Stated exercise: Show all lines from the listing below that contain "json".

= = = = = = =

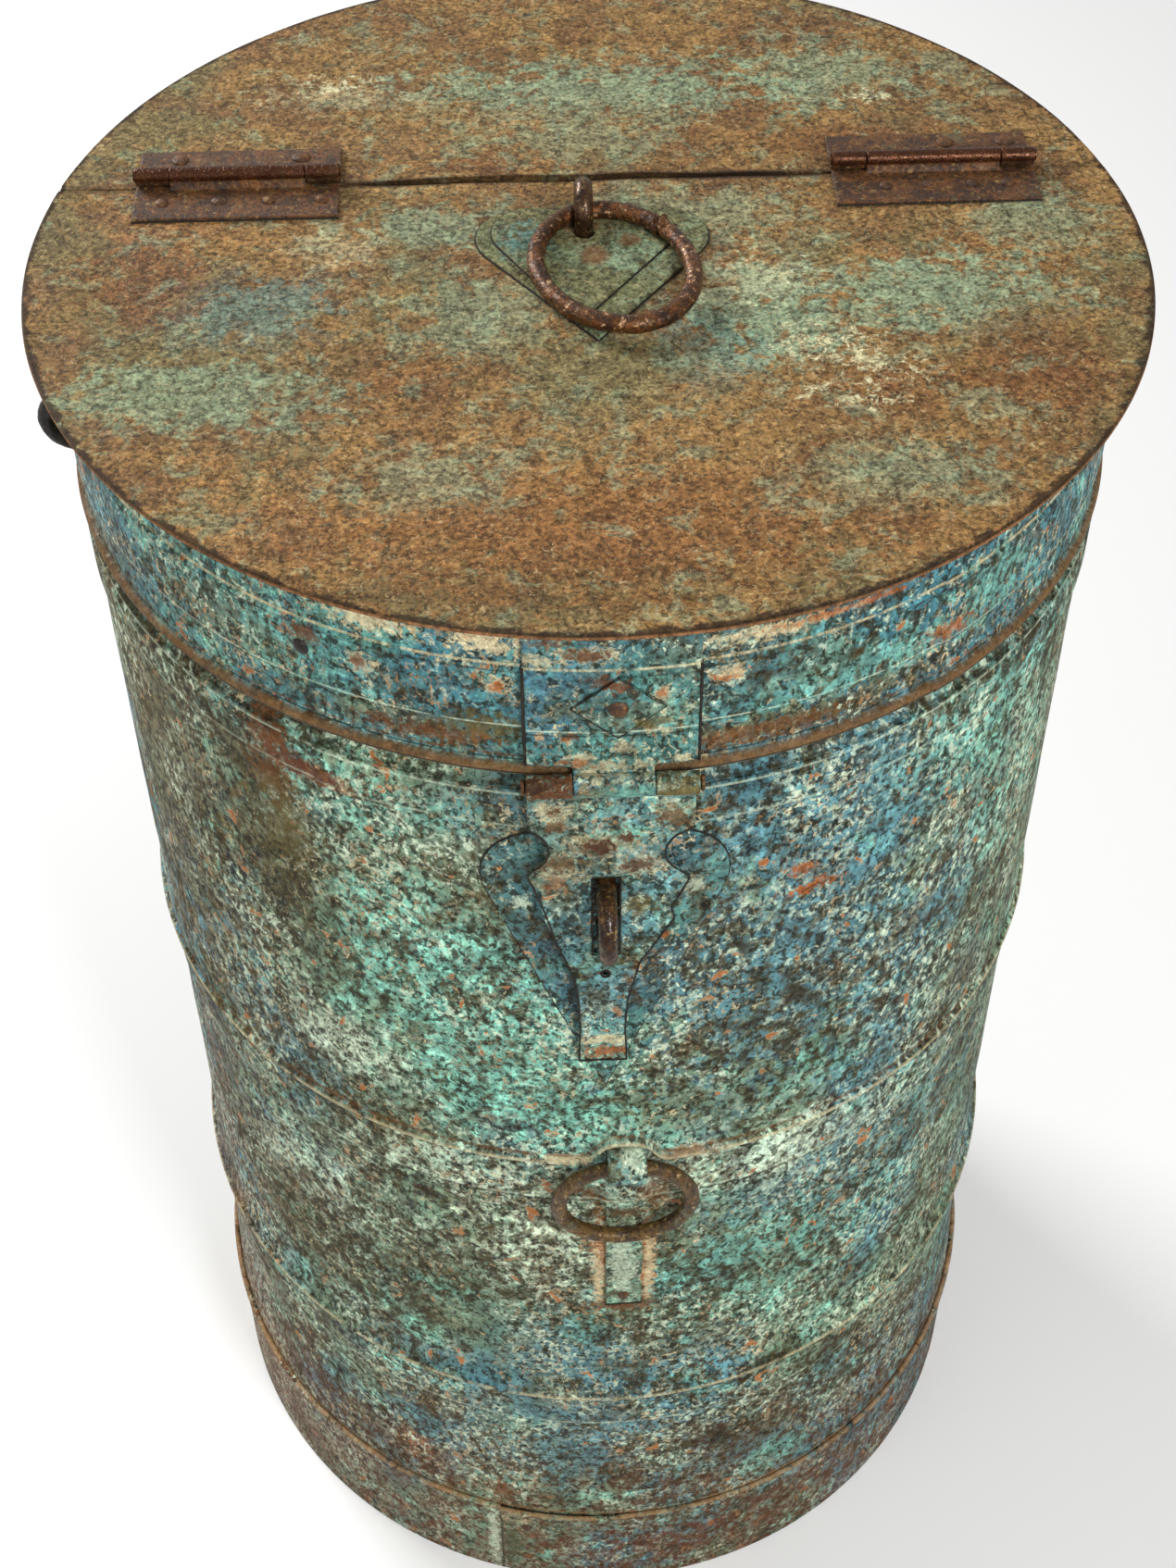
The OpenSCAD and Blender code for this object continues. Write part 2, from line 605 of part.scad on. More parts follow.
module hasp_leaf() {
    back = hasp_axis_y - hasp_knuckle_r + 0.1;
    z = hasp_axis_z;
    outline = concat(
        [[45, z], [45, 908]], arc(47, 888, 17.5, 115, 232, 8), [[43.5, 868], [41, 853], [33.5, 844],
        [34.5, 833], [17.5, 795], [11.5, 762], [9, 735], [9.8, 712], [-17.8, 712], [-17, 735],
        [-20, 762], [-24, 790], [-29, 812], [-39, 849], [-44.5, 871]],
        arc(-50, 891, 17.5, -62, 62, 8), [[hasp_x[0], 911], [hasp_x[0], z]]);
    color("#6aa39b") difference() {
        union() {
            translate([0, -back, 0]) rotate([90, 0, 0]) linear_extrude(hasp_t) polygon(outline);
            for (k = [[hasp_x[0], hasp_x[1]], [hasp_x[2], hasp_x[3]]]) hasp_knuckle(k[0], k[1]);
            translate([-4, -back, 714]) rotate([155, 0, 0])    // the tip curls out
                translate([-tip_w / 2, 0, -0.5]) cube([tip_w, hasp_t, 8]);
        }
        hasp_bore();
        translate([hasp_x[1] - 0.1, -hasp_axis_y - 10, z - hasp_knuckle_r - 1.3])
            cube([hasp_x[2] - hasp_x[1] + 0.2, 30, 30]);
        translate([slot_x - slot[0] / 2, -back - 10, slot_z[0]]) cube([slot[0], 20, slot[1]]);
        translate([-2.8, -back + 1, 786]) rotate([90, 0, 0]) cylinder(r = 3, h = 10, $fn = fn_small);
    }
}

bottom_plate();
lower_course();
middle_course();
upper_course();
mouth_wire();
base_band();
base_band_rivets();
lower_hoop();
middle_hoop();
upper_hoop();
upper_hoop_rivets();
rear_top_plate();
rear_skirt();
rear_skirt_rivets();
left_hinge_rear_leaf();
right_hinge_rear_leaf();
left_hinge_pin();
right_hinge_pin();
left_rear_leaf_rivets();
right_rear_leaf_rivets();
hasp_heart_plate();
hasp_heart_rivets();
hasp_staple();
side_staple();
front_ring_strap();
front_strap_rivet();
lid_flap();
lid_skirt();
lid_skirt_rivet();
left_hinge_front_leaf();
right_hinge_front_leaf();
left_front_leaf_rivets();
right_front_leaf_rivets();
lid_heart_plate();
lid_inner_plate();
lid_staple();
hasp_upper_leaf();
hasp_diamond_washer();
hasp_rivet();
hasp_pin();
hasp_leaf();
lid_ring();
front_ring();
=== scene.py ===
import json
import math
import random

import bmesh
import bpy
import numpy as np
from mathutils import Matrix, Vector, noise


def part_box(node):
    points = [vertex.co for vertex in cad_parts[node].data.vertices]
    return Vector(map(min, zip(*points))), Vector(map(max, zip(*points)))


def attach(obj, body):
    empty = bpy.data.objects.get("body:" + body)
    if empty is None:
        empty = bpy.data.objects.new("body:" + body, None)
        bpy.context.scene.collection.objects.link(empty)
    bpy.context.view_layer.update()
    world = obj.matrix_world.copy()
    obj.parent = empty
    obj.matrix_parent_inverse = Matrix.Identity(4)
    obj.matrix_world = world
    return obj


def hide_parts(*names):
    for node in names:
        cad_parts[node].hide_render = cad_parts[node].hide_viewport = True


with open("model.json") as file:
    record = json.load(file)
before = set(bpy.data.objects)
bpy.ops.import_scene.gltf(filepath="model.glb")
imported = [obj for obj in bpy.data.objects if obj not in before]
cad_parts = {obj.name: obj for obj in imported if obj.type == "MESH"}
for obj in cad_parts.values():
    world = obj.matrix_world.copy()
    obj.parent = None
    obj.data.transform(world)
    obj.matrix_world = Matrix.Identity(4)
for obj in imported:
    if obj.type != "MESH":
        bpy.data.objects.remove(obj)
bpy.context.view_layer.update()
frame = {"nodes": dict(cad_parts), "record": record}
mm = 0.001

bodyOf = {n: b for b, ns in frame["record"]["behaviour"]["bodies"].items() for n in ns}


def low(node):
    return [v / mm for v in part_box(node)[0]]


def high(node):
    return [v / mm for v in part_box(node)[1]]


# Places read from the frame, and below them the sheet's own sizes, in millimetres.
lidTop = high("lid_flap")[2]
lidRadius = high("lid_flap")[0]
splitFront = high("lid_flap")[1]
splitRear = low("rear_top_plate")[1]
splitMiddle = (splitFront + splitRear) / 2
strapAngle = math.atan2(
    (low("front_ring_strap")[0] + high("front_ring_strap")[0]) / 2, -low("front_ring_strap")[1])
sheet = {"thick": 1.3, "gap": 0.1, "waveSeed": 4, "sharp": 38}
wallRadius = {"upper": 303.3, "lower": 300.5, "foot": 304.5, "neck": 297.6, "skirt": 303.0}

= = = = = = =

Response below:
import json
with open("model.json") as file:
    record = json.load(file)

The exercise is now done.